What the task asks: Reproduce all of the listing below without alteration.

Supplied data:
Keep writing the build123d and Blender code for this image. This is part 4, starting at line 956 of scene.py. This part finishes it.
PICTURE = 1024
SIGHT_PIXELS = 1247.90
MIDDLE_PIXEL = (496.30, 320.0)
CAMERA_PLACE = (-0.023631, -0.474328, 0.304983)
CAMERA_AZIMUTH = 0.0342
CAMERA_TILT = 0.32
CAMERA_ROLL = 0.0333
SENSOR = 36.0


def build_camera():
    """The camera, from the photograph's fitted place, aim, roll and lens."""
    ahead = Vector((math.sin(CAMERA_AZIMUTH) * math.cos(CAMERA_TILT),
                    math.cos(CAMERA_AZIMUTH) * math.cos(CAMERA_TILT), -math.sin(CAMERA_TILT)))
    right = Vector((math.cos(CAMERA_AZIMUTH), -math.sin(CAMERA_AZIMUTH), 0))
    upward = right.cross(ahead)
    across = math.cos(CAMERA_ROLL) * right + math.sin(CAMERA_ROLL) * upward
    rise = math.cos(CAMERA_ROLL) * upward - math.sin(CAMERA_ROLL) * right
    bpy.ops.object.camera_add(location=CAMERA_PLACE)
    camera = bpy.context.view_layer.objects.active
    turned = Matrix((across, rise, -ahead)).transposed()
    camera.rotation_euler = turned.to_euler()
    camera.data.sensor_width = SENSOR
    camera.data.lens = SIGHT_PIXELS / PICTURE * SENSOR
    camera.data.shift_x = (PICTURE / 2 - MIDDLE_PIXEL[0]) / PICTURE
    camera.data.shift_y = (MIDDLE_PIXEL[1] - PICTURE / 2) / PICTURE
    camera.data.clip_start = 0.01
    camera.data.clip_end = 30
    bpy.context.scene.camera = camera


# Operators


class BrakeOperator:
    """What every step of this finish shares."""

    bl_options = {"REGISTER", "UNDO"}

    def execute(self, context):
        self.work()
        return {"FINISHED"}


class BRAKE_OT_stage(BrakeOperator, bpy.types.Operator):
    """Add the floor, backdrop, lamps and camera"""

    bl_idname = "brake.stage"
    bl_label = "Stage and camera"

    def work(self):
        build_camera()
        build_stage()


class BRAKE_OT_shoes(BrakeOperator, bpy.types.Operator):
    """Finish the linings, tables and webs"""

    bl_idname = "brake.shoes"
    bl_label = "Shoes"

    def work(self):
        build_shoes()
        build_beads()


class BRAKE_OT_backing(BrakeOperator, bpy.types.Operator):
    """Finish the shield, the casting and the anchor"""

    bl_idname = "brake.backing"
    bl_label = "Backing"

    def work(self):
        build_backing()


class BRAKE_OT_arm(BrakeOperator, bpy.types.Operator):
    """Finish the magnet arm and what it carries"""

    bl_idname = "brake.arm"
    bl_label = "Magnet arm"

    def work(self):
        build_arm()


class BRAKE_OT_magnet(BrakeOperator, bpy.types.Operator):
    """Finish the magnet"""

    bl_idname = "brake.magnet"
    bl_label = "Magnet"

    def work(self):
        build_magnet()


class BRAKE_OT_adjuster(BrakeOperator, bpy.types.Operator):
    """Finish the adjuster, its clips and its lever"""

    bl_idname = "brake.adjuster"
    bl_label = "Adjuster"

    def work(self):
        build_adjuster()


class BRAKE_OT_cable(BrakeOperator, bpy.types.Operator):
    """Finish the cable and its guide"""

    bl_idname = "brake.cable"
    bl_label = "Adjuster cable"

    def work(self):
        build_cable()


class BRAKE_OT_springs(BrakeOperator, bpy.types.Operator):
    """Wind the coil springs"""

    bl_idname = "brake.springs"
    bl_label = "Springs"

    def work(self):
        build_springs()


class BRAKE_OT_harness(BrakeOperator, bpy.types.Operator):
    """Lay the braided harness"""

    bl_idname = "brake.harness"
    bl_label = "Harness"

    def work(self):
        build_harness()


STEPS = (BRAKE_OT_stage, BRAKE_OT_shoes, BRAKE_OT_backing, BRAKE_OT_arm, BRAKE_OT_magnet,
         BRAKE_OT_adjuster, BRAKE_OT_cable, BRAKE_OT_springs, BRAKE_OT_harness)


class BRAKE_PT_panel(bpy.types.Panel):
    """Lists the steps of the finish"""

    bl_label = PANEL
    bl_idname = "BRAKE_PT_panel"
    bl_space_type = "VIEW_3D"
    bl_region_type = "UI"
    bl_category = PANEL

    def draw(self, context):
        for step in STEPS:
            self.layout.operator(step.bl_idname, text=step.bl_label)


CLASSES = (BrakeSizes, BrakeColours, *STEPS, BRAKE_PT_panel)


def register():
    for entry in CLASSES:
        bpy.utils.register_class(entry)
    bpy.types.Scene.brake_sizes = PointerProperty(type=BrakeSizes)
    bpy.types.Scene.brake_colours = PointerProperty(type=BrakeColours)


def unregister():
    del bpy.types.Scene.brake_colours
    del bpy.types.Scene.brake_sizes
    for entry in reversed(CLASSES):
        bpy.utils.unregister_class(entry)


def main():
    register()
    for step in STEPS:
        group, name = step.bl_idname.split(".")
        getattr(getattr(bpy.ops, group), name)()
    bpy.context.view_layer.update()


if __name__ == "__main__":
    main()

Output of the task:
Keep writing the build123d and Blender code for this image. This is part 4, starting at line 956 of scene.py. This part finishes it.
PICTURE = 1024
SIGHT_PIXELS = 1247.90
MIDDLE_PIXEL = (496.30, 320.0)
CAMERA_PLACE = (-0.023631, -0.474328, 0.304983)
CAMERA_AZIMUTH = 0.0342
CAMERA_TILT = 0.32
CAMERA_ROLL = 0.0333
SENSOR = 36.0


def build_camera():
    """The camera, from the photograph's fitted place, aim, roll and lens."""
    ahead = Vector((math.sin(CAMERA_AZIMUTH) * math.cos(CAMERA_TILT),
                    math.cos(CAMERA_AZIMUTH) * math.cos(CAMERA_TILT), -math.sin(CAMERA_TILT)))
    right = Vector((math.cos(CAMERA_AZIMUTH), -math.sin(CAMERA_AZIMUTH), 0))
    upward = right.cross(ahead)
    across = math.cos(CAMERA_ROLL) * right + math.sin(CAMERA_ROLL) * upward
    rise = math.cos(CAMERA_ROLL) * upward - math.sin(CAMERA_ROLL) * right
    bpy.ops.object.camera_add(location=CAMERA_PLACE)
    camera = bpy.context.view_layer.objects.active
    turned = Matrix((across, rise, -ahead)).transposed()
    camera.rotation_euler = turned.to_euler()
    camera.data.sensor_width = SENSOR
    camera.data.lens = SIGHT_PIXELS / PICTURE * SENSOR
    camera.data.shift_x = (PICTURE / 2 - MIDDLE_PIXEL[0]) / PICTURE
    camera.data.shift_y = (MIDDLE_PIXEL[1] - PICTURE / 2) / PICTURE
    camera.data.clip_start = 0.01
    camera.data.clip_end = 30
    bpy.context.scene.camera = camera


# Operators


class BrakeOperator:
    """What every step of this finish shares."""

    bl_options = {"REGISTER", "UNDO"}

    def execute(self, context):
        self.work()
        return {"FINISHED"}


class BRAKE_OT_stage(BrakeOperator, bpy.types.Operator):
    """Add the floor, backdrop, lamps and camera"""

    bl_idname = "brake.stage"
    bl_label = "Stage and camera"

    def work(self):
        build_camera()
        build_stage()


class BRAKE_OT_shoes(BrakeOperator, bpy.types.Operator):
    """Finish the linings, tables and webs"""

    bl_idname = "brake.shoes"
    bl_label = "Shoes"

    def work(self):
        build_shoes()
        build_beads()


class BRAKE_OT_backing(BrakeOperator, bpy.types.Operator):
    """Finish the shield, the casting and the anchor"""

    bl_idname = "brake.backing"
    bl_label = "Backing"

    def work(self):
        build_backing()


class BRAKE_OT_arm(BrakeOperator, bpy.types.Operator):
    """Finish the magnet arm and what it carries"""

    bl_idname = "brake.arm"
    bl_label = "Magnet arm"

    def work(self):
        build_arm()


class BRAKE_OT_magnet(BrakeOperator, bpy.types.Operator):
    """Finish the magnet"""

    bl_idname = "brake.magnet"
    bl_label = "Magnet"

    def work(self):
        build_magnet()


class BRAKE_OT_adjuster(BrakeOperator, bpy.types.Operator):
    """Finish the adjuster, its clips and its lever"""

    bl_idname = "brake.adjuster"
    bl_label = "Adjuster"

    def work(self):
        build_adjuster()


class BRAKE_OT_cable(BrakeOperator, bpy.types.Operator):
    """Finish the cable and its guide"""

    bl_idname = "brake.cable"
    bl_label = "Adjuster cable"

    def work(self):
        build_cable()


class BRAKE_OT_springs(BrakeOperator, bpy.types.Operator):
    """Wind the coil springs"""

    bl_idname = "brake.springs"
    bl_label = "Springs"

    def work(self):
        build_springs()


class BRAKE_OT_harness(BrakeOperator, bpy.types.Operator):
    """Lay the braided harness"""

    bl_idname = "brake.harness"
    bl_label = "Harness"

    def work(self):
        build_harness()


STEPS = (BRAKE_OT_stage, BRAKE_OT_shoes, BRAKE_OT_backing, BRAKE_OT_arm, BRAKE_OT_magnet,
         BRAKE_OT_adjuster, BRAKE_OT_cable, BRAKE_OT_springs, BRAKE_OT_harness)


class BRAKE_PT_panel(bpy.types.Panel):
    """Lists the steps of the finish"""

    bl_label = PANEL
    bl_idname = "BRAKE_PT_panel"
    bl_space_type = "VIEW_3D"
    bl_region_type = "UI"
    bl_category = PANEL

    def draw(self, context):
        for step in STEPS:
            self.layout.operator(step.bl_idname, text=step.bl_label)


CLASSES = (BrakeSizes, BrakeColours, *STEPS, BRAKE_PT_panel)


def register():
    for entry in CLASSES:
        bpy.utils.register_class(entry)
    bpy.types.Scene.brake_sizes = PointerProperty(type=BrakeSizes)
    bpy.types.Scene.brake_colours = PointerProperty(type=BrakeColours)


def unregister():
    del bpy.types.Scene.brake_colours
    del bpy.types.Scene.brake_sizes
    for entry in reversed(CLASSES):
        bpy.utils.unregister_class(entry)


def main():
    register()
    for step in STEPS:
        group, name = step.bl_idname.split(".")
        getattr(getattr(bpy.ops, group), name)()
    bpy.context.view_layer.update()


if __name__ == "__main__":
    main()